McClellan Oscillator on the Dow Jones chart
Advance-Decline Line (ADL)
The ADL line is a breadth tool that looks at the number of soaring stocks and those that are retreating. In this, you subtract the number of gaining equities less that of the sliding ones. As a result, the indicator rises in a bull market because the number of rising stocks is more than that of the falling ones. The vice versa is true. When applied in a chart, the ADL line is shown as an individual line that has no upper and lower limit.
The ADL line does not provide buy and sell signals and is awful for most day traders. Instead, the indicator is only used to show the sentiment of the market. For example, when it is falling while the index is rising, it can be a sign that the rally is about to come to an end. The chart below shows the ADL line applied on the Dow Jones chart.
ADL chart on Dow Jones
McClellan Summation Index (MSI)
The MSI indicator was formulated by the same duo that created the second oscillator mentioned above. In fact, the concept of the MSI is similar to that of the MO indicator. When applied in a chart, it is a line that fluctuates above and below the zero line.
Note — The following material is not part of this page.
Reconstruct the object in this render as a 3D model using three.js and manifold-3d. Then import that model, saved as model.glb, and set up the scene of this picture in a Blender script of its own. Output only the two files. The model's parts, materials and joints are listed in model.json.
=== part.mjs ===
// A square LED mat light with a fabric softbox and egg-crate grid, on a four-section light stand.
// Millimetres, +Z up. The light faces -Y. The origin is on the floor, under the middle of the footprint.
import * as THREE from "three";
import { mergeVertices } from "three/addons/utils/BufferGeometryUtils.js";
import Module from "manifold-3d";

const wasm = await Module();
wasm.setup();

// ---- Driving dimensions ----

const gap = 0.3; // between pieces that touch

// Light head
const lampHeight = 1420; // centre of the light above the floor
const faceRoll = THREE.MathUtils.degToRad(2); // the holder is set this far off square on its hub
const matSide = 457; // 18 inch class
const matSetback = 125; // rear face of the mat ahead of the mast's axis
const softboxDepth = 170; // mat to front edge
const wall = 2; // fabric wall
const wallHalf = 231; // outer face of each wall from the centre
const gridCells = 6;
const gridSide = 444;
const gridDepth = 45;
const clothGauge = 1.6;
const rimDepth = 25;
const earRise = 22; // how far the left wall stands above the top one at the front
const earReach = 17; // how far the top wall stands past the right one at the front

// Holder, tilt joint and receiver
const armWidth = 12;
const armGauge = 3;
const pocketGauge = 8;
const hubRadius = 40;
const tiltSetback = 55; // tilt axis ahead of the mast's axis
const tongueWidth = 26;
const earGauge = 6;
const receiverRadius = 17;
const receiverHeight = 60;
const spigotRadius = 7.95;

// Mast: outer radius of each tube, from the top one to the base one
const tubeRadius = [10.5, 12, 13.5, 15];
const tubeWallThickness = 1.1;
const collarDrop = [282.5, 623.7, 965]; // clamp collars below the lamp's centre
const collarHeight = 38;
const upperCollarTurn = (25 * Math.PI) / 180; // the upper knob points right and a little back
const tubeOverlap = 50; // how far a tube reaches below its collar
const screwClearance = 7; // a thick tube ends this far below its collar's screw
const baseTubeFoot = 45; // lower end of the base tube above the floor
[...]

The MSI indicator is calculated by adding the previous day’s summation index and the present day McClellan oscillator. In most cases, the oscillator remains above the neutral line during a bull market. It then tilts below the neutral line when the index starts showing some weakness.
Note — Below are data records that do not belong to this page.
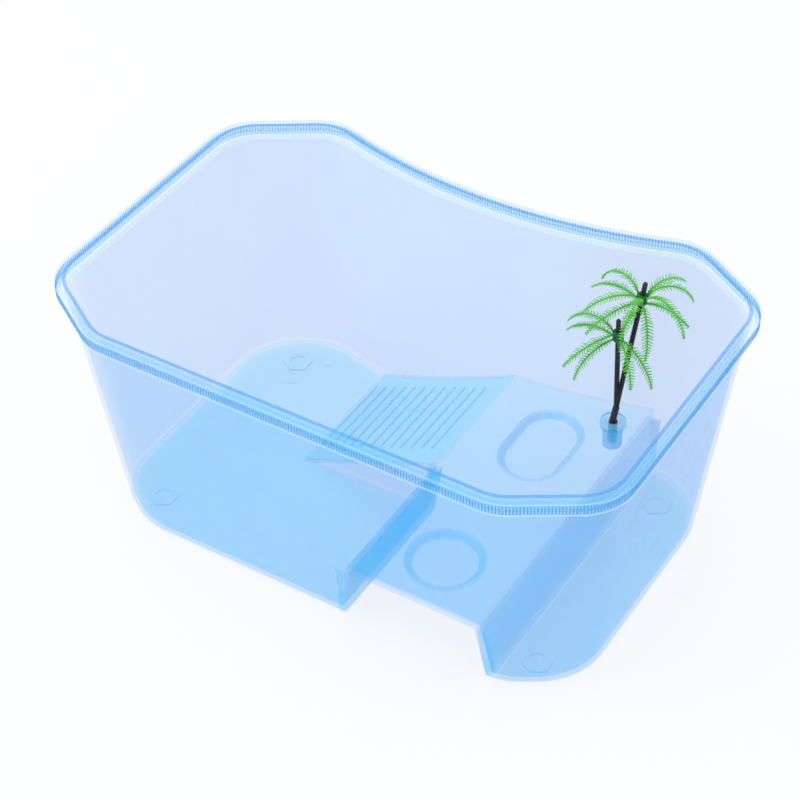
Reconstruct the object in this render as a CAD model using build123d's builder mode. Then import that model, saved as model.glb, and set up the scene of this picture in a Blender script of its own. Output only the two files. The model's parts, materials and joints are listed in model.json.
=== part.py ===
from build123d import *
from math import cos, hypot, pi, radians, sin, tan
import os

os.makedirs("parts", exist_ok=True)

# Tub outline at the rim, in millimetres
rim_length = 330.0
rim_width = 220.0
tub_height = 147.0
corner_cut_length = 49.0
corner_cut_width = 30.0
rim_corner_radius = 30.0
waist_depth = 17.0
back_corner_rise = 3.0

# Tub walls and floor
draft_angle = 6.2
wall = 2.0
floor_thickness = 2.2
base_corner_radius = 40.0
base_radius = 5.0
floor_radius = 3.5

# Rim flange with its hanging skirt
rim_overhang = 4.1
lip_height = 0.6
lip_edge_radius = 0.4
flange_thickness = 1.8
flange_edge_radius = 0.5
skirt_height = 8.4
skirt_thickness = 1.4
skirt_inset = 0.6
skirt_bead = 1.2
skirt_bead_inset = 0.15

# Feet under the floor and the round marks on it
foot_height = 1.0
foot_flats = 15.0
foot_bore = 9.5
foot_bore_depth = 0.7
foot_x = 118.0
foot_y = 66.0
mark_diameter = 9.0
mark_depth = 0.3
mark_spots = [(-101.0, 73.0), (-111.0, 49.0), (-57.0, -63.0), (-24.0, -56.0)]

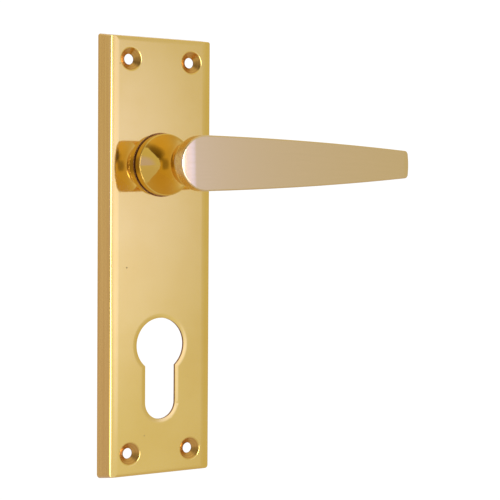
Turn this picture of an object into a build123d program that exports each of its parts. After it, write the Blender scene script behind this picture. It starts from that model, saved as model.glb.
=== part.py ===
from build123d import *
from math import atan, cos, degrees, pi, radians, sin
import os

# Lever door handle on a rectangular backplate that is pierced for a euro profile cylinder.
# Frame: the origin is on the spindle axis in the plate's mounting plane. +X runs along the
# lever, +Z is up and +Y points into the door, so every visible surface lies at negative Y.
# All sizes are in millimetres. A name ending in _Y is a distance from the mounting plane.

# ---- Backplate casting -------------------------------------------------------------------
PLATE_H = 152.0              # 6 in
PLATE_W = 41.5               # 1 5/8 in
PLATE_T = 7.15
PLATE_DRAFT = 1.1            # how much each side leans in from back to front
PLATE_CENTRE_Z = -31.6       # the spindle sits this far above the plate's middle
WALL = 2.0                   # thickness of the face and of the rim
FACE_Y = -PLATE_T
FLOOR_Y = FACE_Y + WALL      # floor of the hollow back
SIDE_ROLL = (3.4, 0.3)       # width and drop of the polished face's roll-off along each side
END_ROLL = (1.6, 0.06)       # the same along the top and the bottom
FRONT_EDGE_R = 0.5
TOP_CORNER_R = 1.0
BOTTOM_CORNER_R = 1.5
RIB_T = 1.8
RIB_ZS = (28.0, -28.0, -46.5, -91.0)
LEAN = PLATE_DRAFT / PLATE_T
TAPER = degrees(atan(LEAN))
MARGIN = 2.0                 # how far a cutter runs past what it cuts
MERGE = 0.5                  # how far joined bodies run into each other
NEAR = 0.01                  # edges closer to a plane than this lie in it

# ---- Fixing screw holes ------------------------------------------------------------------
SCREW_DX = 23.8              # 15/16 in
SCREW_DZ = 134.6             # 5 5/16 in
SCREW_HOLE_R = 1.8
COUNTERSINK_R = 3.9
COUNTERSINK_DEPTH = 1.6
COUNTERSINK_EDGE_R = 0.25

# ---- Euro profile cut-out ----------------------------------------------------------------
EURO_Z = -62.0               # cylinder centre below the spindle
EURO_R = 9.3                 # 17 mm cylinder with clearance
EURO_SLOT_R = 5.9            # 10 mm cylinder leg with clearance
EURO_BOTTOM_Z = -87.7
EURO_ROLL_W = 1.6            # the face rolls off this far round the cut-out
EURO_ROLL_DROP = 0.11
EURO_RELIEF = 1.0            # chamfer cast round the back of the cut-out

# ---- Lever casting -----------------------------------------------------------------------
FLANGE_R = 10.6
FLANGE_BACK_Y = -7.4
FLANGE_FRONT_Y = -10.8
FLANGE_BACK_EDGE = 0.6
FLANGE_FRONT_EDGE = 0.35
WAIST_R = 7.4
WAIST_Y = -20.3
FLARE_R = 9.0
GRIP_BACK_Y = -31.4
GRIP_FRONT_Y = -36.8
GRIP_END_R = 9.2             # rounded end behind the head
GRIP_SLOPE = 1.07            # degrees that each bowed side leans where it leaves the round end
GRIP_TIP_X = 85.7
GRIP_TIP_HALF = 4.85
TIP_CORNER_R = 1.5
TIP_BULGE = 0.5
TIP_THINNING = 0.7
GRIP_END_ROLL = (5.5, 0.5)   # length and drop of the face's roll-off at the round end
GRIP_TIP_ROLL = (2.5, 0.3)
GRIP_RISE = 0.85             # degrees above level, cast into the lever
GRIP_FRONT_EDGE_R = 0.5
GRIP_BACK_EDGE_R = 0.9
SHANK_R = 7.5
SHANK_END_Y = -0.15
SHANK_FLAT = 6.3             # half the distance across the two driving flats
SHANK_FLAT_Y = -4.45         # the flats run from here to the shank's end
SOCKET = 8.1                 # for an 8 mm square spindle
SOCKET_DEPTH = 22.0
SOCKET_EDGE = 0.4
LEVER_TRAVEL = 40.0          # degrees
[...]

Like other breadth indicators, the MSI indicator is not effective for day traders. Instead, only long-term investors find its value because it tells them the overall sentiment in the market.
MSI applied on the S&P index
Summary
Breadth indicators are relatively popular tools that provide sentiment about the stock market. In this article, we have looked at what they are and identified four of the most popular ones. Still, there are others that we have not looked at including the Eakle Advance-Decline Index, Absolute Breadth Index, and the Merriman NYSE Volume.